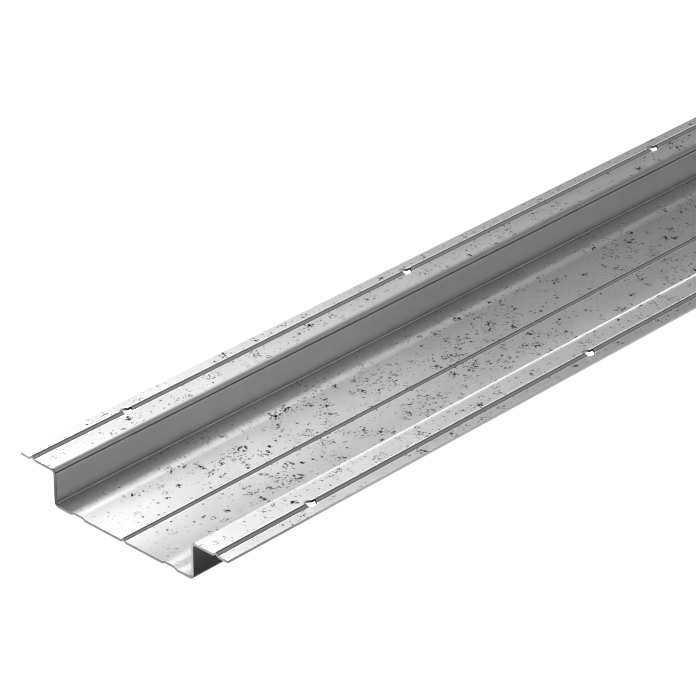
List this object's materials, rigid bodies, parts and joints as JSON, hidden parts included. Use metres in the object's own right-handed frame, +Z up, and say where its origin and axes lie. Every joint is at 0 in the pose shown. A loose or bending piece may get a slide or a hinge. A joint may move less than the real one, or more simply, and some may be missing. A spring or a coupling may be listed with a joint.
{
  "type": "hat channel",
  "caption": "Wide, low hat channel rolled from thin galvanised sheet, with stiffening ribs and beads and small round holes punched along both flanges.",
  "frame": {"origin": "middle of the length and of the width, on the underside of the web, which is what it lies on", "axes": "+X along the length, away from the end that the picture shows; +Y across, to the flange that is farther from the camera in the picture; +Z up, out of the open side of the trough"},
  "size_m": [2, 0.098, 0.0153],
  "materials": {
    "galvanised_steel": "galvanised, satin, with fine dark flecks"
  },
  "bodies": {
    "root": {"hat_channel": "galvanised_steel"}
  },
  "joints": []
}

..............................

(Exercise goal) Return all of the data precisely as it appears.

(Solution for this task)
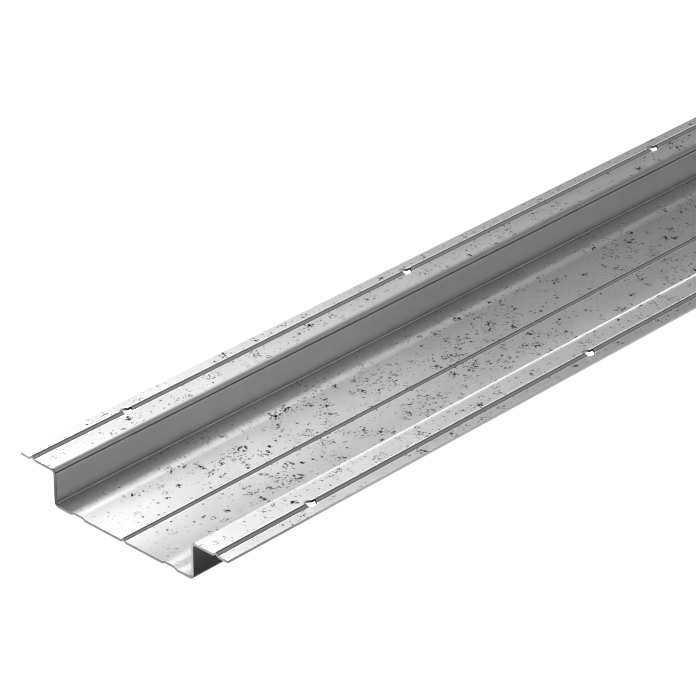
List this object's materials, rigid bodies, parts and joints as JSON, hidden parts included. Use metres in the object's own right-handed frame, +Z up, and say where its origin and axes lie. Every joint is at 0 in the pose shown. A loose or bending piece may get a slide or a hinge. A joint may move less than the real one, or more simply, and some may be missing. A spring or a coupling may be listed with a joint.
{
  "type": "hat channel",
  "caption": "Wide, low hat channel rolled from thin galvanised sheet, with stiffening ribs and beads and small round holes punched along both flanges.",
  "frame": {"origin": "middle of the length and of the width, on the underside of the web, which is what it lies on", "axes": "+X along the length, away from the end that the picture shows; +Y across, to the flange that is farther from the camera in the picture; +Z up, out of the open side of the trough"},
  "size_m": [2, 0.098, 0.0153],
  "materials": {
    "galvanised_steel": "galvanised, satin, with fine dark flecks"
  },
  "bodies": {
    "root": {"hat_channel": "galvanised_steel"}
  },
  "joints": []
}